SOURCE MATERIAL |
⟨
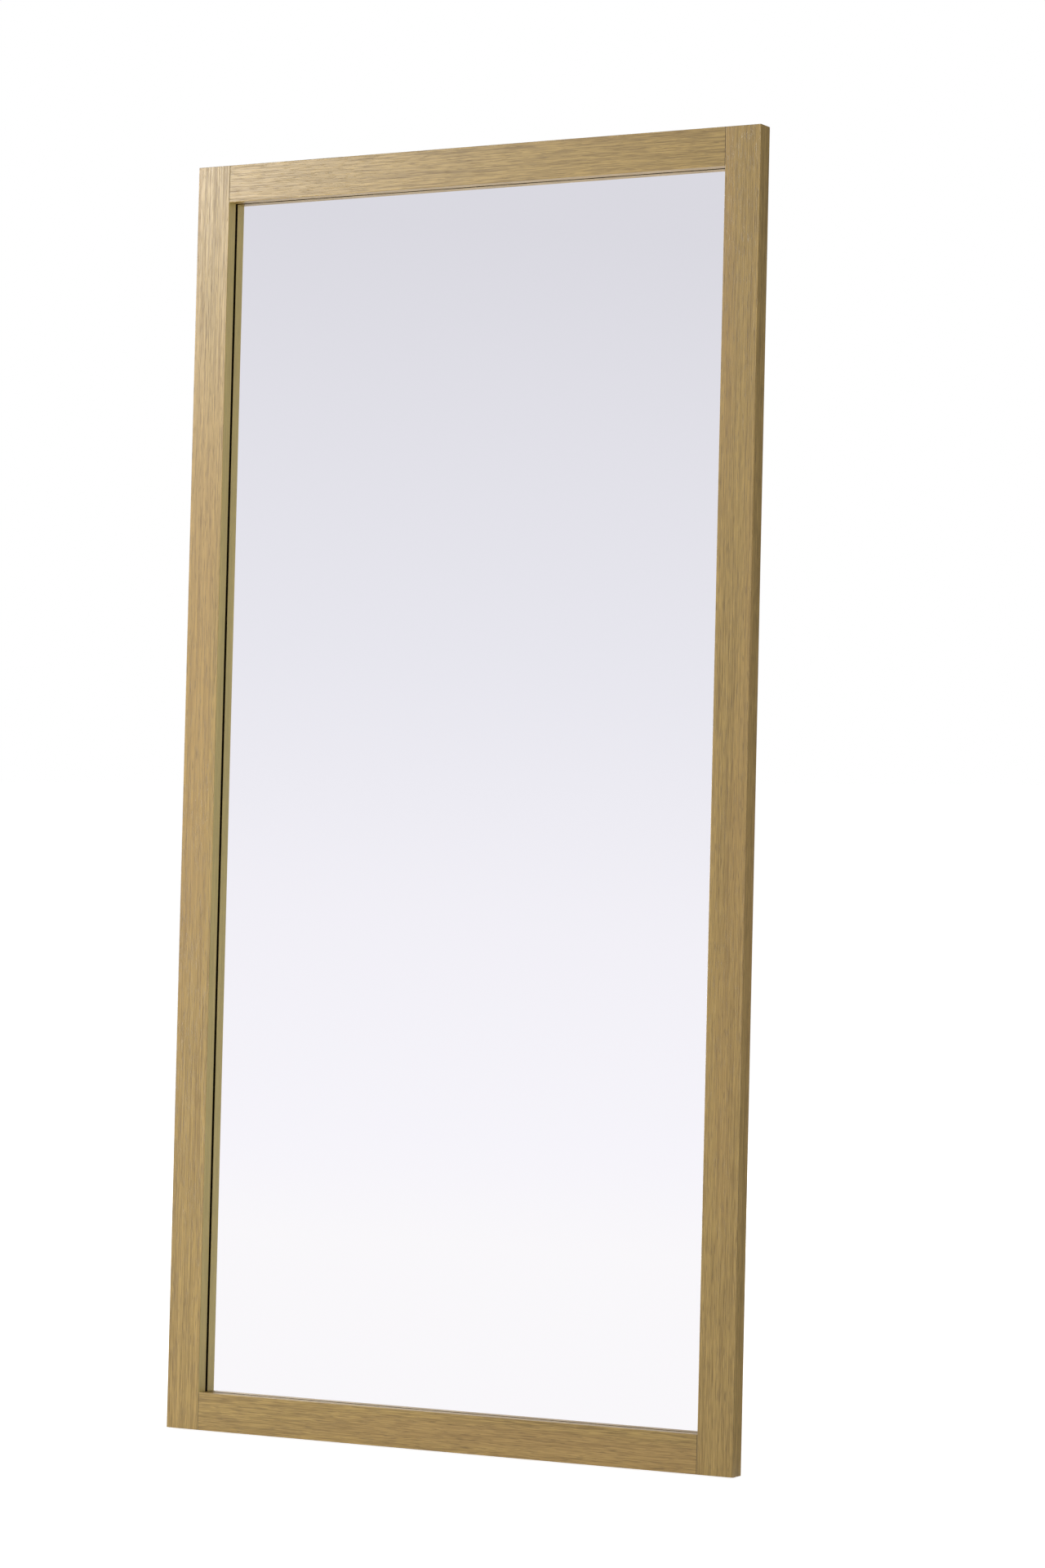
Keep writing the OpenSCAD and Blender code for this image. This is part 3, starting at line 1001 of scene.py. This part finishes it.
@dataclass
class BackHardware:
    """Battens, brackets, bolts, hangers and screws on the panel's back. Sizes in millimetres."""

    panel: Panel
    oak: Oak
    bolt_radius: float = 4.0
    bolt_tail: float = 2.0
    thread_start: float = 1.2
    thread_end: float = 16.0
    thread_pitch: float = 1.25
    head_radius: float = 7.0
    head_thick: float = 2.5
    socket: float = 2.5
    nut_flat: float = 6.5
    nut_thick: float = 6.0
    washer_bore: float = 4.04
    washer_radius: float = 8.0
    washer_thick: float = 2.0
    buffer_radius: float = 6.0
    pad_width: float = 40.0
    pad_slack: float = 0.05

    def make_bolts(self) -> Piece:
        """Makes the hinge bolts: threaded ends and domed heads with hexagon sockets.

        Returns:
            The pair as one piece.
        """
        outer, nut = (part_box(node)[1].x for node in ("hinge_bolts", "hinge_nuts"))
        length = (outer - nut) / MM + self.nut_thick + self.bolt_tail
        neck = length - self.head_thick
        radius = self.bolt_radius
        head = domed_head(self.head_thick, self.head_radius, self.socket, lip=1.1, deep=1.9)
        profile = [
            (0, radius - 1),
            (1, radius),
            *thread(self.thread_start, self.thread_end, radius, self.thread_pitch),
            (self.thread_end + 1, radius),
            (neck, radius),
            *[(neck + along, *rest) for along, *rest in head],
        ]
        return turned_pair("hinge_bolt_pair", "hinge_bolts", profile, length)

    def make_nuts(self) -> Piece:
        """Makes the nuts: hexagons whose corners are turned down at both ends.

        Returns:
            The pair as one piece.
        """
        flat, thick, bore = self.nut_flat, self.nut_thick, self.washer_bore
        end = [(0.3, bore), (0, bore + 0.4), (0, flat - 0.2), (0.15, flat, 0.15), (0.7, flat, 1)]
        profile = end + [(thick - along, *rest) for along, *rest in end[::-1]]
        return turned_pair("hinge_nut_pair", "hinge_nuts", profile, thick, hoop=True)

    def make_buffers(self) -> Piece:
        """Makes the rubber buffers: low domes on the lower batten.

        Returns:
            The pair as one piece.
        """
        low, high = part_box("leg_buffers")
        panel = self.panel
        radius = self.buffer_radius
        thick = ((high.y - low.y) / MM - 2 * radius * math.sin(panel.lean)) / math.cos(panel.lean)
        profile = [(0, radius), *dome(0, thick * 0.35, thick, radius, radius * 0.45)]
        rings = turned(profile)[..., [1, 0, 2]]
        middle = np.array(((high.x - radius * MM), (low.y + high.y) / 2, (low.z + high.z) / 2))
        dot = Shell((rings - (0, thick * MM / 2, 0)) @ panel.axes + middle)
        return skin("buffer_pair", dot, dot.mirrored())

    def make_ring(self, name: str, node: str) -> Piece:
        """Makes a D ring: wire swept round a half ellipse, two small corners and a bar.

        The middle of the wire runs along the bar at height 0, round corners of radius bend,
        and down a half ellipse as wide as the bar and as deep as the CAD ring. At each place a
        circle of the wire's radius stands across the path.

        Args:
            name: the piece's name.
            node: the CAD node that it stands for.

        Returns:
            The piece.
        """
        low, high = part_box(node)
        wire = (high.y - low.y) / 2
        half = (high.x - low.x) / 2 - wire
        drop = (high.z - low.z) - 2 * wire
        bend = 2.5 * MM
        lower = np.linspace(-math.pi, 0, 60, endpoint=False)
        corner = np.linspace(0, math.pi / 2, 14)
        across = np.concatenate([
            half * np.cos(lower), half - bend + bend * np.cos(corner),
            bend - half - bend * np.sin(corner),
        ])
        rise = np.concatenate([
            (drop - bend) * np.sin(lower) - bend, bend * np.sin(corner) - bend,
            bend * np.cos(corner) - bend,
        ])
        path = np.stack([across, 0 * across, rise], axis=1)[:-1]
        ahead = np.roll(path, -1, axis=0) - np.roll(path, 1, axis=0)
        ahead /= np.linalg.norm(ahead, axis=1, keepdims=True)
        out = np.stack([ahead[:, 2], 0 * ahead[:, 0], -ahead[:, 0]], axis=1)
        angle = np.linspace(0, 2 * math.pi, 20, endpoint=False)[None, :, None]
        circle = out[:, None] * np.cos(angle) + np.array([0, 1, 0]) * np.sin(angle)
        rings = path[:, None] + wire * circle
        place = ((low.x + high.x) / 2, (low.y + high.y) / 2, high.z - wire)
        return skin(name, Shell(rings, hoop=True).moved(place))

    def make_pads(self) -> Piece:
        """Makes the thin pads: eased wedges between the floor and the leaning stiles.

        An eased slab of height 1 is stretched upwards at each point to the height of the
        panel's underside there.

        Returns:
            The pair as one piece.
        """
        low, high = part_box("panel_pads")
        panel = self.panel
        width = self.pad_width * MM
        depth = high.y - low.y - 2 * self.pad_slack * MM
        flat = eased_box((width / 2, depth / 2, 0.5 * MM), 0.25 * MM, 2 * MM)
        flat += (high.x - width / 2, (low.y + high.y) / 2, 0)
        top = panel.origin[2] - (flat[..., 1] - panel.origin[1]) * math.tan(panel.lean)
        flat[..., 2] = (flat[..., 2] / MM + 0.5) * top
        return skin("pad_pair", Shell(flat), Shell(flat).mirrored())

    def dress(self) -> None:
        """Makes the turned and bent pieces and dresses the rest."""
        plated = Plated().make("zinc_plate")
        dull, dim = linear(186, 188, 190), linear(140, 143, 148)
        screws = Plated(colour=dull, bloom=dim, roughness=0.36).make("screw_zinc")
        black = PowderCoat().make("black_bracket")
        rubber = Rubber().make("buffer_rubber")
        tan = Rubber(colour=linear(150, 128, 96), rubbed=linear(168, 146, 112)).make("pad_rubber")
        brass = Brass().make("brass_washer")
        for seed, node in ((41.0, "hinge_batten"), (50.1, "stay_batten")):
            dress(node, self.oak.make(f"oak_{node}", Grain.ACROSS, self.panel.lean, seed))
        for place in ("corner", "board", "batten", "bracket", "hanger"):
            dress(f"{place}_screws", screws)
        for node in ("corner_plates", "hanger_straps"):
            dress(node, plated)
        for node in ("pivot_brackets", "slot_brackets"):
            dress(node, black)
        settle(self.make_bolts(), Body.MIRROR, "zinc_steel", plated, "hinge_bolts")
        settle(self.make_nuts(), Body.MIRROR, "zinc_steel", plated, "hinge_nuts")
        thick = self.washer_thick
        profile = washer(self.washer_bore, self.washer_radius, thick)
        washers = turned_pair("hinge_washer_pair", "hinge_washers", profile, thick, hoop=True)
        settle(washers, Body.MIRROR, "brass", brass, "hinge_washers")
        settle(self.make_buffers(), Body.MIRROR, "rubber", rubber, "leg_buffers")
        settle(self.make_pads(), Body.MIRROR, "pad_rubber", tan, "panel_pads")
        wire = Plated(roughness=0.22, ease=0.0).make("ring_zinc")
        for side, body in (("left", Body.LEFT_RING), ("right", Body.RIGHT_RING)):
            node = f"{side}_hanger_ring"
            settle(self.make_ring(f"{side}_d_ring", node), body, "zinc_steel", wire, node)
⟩
SHORT PROBLEM |
Emit the full listing verbatim.

FINISHED ANSWER |
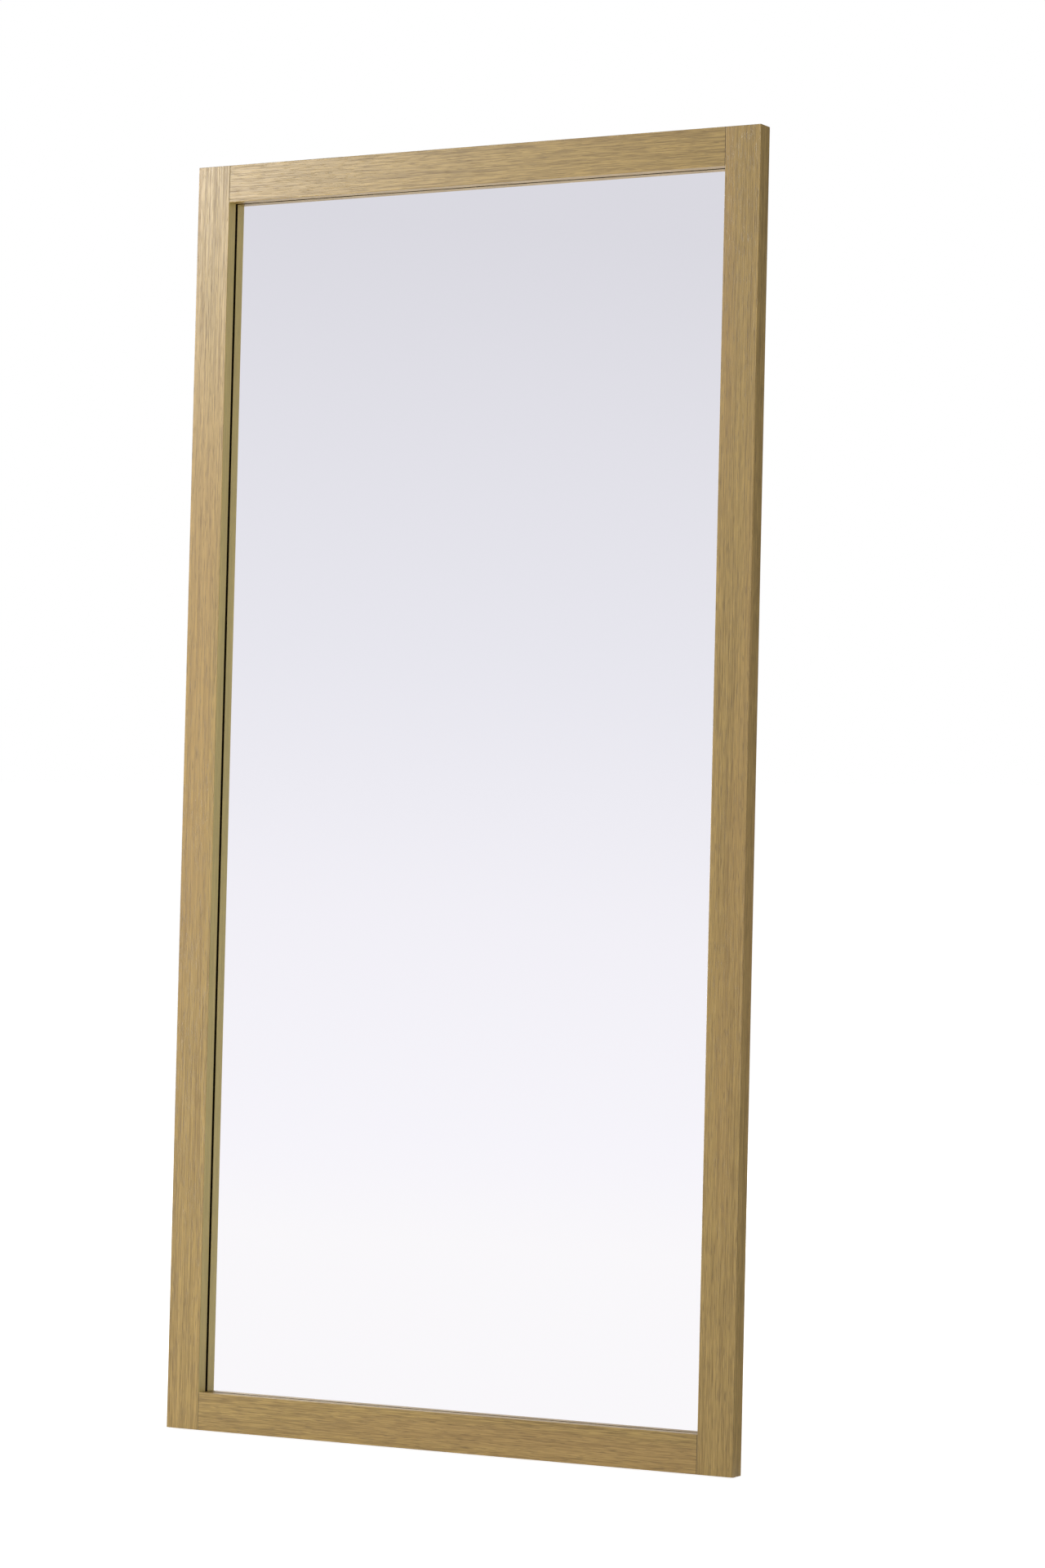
Keep writing the OpenSCAD and Blender code for this image. This is part 3, starting at line 1001 of scene.py. This part finishes it.
@dataclass
class BackHardware:
    """Battens, brackets, bolts, hangers and screws on the panel's back. Sizes in millimetres."""

    panel: Panel
    oak: Oak
    bolt_radius: float = 4.0
    bolt_tail: float = 2.0
    thread_start: float = 1.2
    thread_end: float = 16.0
    thread_pitch: float = 1.25
    head_radius: float = 7.0
    head_thick: float = 2.5
    socket: float = 2.5
    nut_flat: float = 6.5
    nut_thick: float = 6.0
    washer_bore: float = 4.04
    washer_radius: float = 8.0
    washer_thick: float = 2.0
    buffer_radius: float = 6.0
    pad_width: float = 40.0
    pad_slack: float = 0.05

    def make_bolts(self) -> Piece:
        """Makes the hinge bolts: threaded ends and domed heads with hexagon sockets.

        Returns:
            The pair as one piece.
        """
        outer, nut = (part_box(node)[1].x for node in ("hinge_bolts", "hinge_nuts"))
        length = (outer - nut) / MM + self.nut_thick + self.bolt_tail
        neck = length - self.head_thick
        radius = self.bolt_radius
        head = domed_head(self.head_thick, self.head_radius, self.socket, lip=1.1, deep=1.9)
        profile = [
            (0, radius - 1),
            (1, radius),
            *thread(self.thread_start, self.thread_end, radius, self.thread_pitch),
            (self.thread_end + 1, radius),
            (neck, radius),
            *[(neck + along, *rest) for along, *rest in head],
        ]
        return turned_pair("hinge_bolt_pair", "hinge_bolts", profile, length)

    def make_nuts(self) -> Piece:
        """Makes the nuts: hexagons whose corners are turned down at both ends.

        Returns:
            The pair as one piece.
        """
        flat, thick, bore = self.nut_flat, self.nut_thick, self.washer_bore
        end = [(0.3, bore), (0, bore + 0.4), (0, flat - 0.2), (0.15, flat, 0.15), (0.7, flat, 1)]
        profile = end + [(thick - along, *rest) for along, *rest in end[::-1]]
        return turned_pair("hinge_nut_pair", "hinge_nuts", profile, thick, hoop=True)

    def make_buffers(self) -> Piece:
        """Makes the rubber buffers: low domes on the lower batten.

        Returns:
            The pair as one piece.
        """
        low, high = part_box("leg_buffers")
        panel = self.panel
        radius = self.buffer_radius
        thick = ((high.y - low.y) / MM - 2 * radius * math.sin(panel.lean)) / math.cos(panel.lean)
        profile = [(0, radius), *dome(0, thick * 0.35, thick, radius, radius * 0.45)]
        rings = turned(profile)[..., [1, 0, 2]]
        middle = np.array(((high.x - radius * MM), (low.y + high.y) / 2, (low.z + high.z) / 2))
        dot = Shell((rings - (0, thick * MM / 2, 0)) @ panel.axes + middle)
        return skin("buffer_pair", dot, dot.mirrored())

    def make_ring(self, name: str, node: str) -> Piece:
        """Makes a D ring: wire swept round a half ellipse, two small corners and a bar.

        The middle of the wire runs along the bar at height 0, round corners of radius bend,
        and down a half ellipse as wide as the bar and as deep as the CAD ring. At each place a
        circle of the wire's radius stands across the path.

        Args:
            name: the piece's name.
            node: the CAD node that it stands for.

        Returns:
            The piece.
        """
        low, high = part_box(node)
        wire = (high.y - low.y) / 2
        half = (high.x - low.x) / 2 - wire
        drop = (high.z - low.z) - 2 * wire
        bend = 2.5 * MM
        lower = np.linspace(-math.pi, 0, 60, endpoint=False)
        corner = np.linspace(0, math.pi / 2, 14)
        across = np.concatenate([
            half * np.cos(lower), half - bend + bend * np.cos(corner),
            bend - half - bend * np.sin(corner),
        ])
        rise = np.concatenate([
            (drop - bend) * np.sin(lower) - bend, bend * np.sin(corner) - bend,
            bend * np.cos(corner) - bend,
        ])
        path = np.stack([across, 0 * across, rise], axis=1)[:-1]
        ahead = np.roll(path, -1, axis=0) - np.roll(path, 1, axis=0)
        ahead /= np.linalg.norm(ahead, axis=1, keepdims=True)
        out = np.stack([ahead[:, 2], 0 * ahead[:, 0], -ahead[:, 0]], axis=1)
        angle = np.linspace(0, 2 * math.pi, 20, endpoint=False)[None, :, None]
        circle = out[:, None] * np.cos(angle) + np.array([0, 1, 0]) * np.sin(angle)
        rings = path[:, None] + wire * circle
        place = ((low.x + high.x) / 2, (low.y + high.y) / 2, high.z - wire)
        return skin(name, Shell(rings, hoop=True).moved(place))

    def make_pads(self) -> Piece:
        """Makes the thin pads: eased wedges between the floor and the leaning stiles.

        An eased slab of height 1 is stretched upwards at each point to the height of the
        panel's underside there.

        Returns:
            The pair as one piece.
        """
        low, high = part_box("panel_pads")
        panel = self.panel
        width = self.pad_width * MM
        depth = high.y - low.y - 2 * self.pad_slack * MM
        flat = eased_box((width / 2, depth / 2, 0.5 * MM), 0.25 * MM, 2 * MM)
        flat += (high.x - width / 2, (low.y + high.y) / 2, 0)
        top = panel.origin[2] - (flat[..., 1] - panel.origin[1]) * math.tan(panel.lean)
        flat[..., 2] = (flat[..., 2] / MM + 0.5) * top
        return skin("pad_pair", Shell(flat), Shell(flat).mirrored())

    def dress(self) -> None:
        """Makes the turned and bent pieces and dresses the rest."""
        plated = Plated().make("zinc_plate")
        dull, dim = linear(186, 188, 190), linear(140, 143, 148)
        screws = Plated(colour=dull, bloom=dim, roughness=0.36).make("screw_zinc")
        black = PowderCoat().make("black_bracket")
        rubber = Rubber().make("buffer_rubber")
        tan = Rubber(colour=linear(150, 128, 96), rubbed=linear(168, 146, 112)).make("pad_rubber")
        brass = Brass().make("brass_washer")
        for seed, node in ((41.0, "hinge_batten"), (50.1, "stay_batten")):
            dress(node, self.oak.make(f"oak_{node}", Grain.ACROSS, self.panel.lean, seed))
        for place in ("corner", "board", "batten", "bracket", "hanger"):
            dress(f"{place}_screws", screws)
        for node in ("corner_plates", "hanger_straps"):
            dress(node, plated)
        for node in ("pivot_brackets", "slot_brackets"):
            dress(node, black)
        settle(self.make_bolts(), Body.MIRROR, "zinc_steel", plated, "hinge_bolts")
        settle(self.make_nuts(), Body.MIRROR, "zinc_steel", plated, "hinge_nuts")
        thick = self.washer_thick
        profile = washer(self.washer_bore, self.washer_radius, thick)
        washers = turned_pair("hinge_washer_pair", "hinge_washers", profile, thick, hoop=True)
        settle(washers, Body.MIRROR, "brass", brass, "hinge_washers")
        settle(self.make_buffers(), Body.MIRROR, "rubber", rubber, "leg_buffers")
        settle(self.make_pads(), Body.MIRROR, "pad_rubber", tan, "panel_pads")
        wire = Plated(roughness=0.22, ease=0.0).make("ring_zinc")
        for side, body in (("left", Body.LEFT_RING), ("right", Body.RIGHT_RING)):
            node = f"{side}_hanger_ring"
            settle(self.make_ring(f"{side}_d_ring", node), body, "zinc_steel", wire, node)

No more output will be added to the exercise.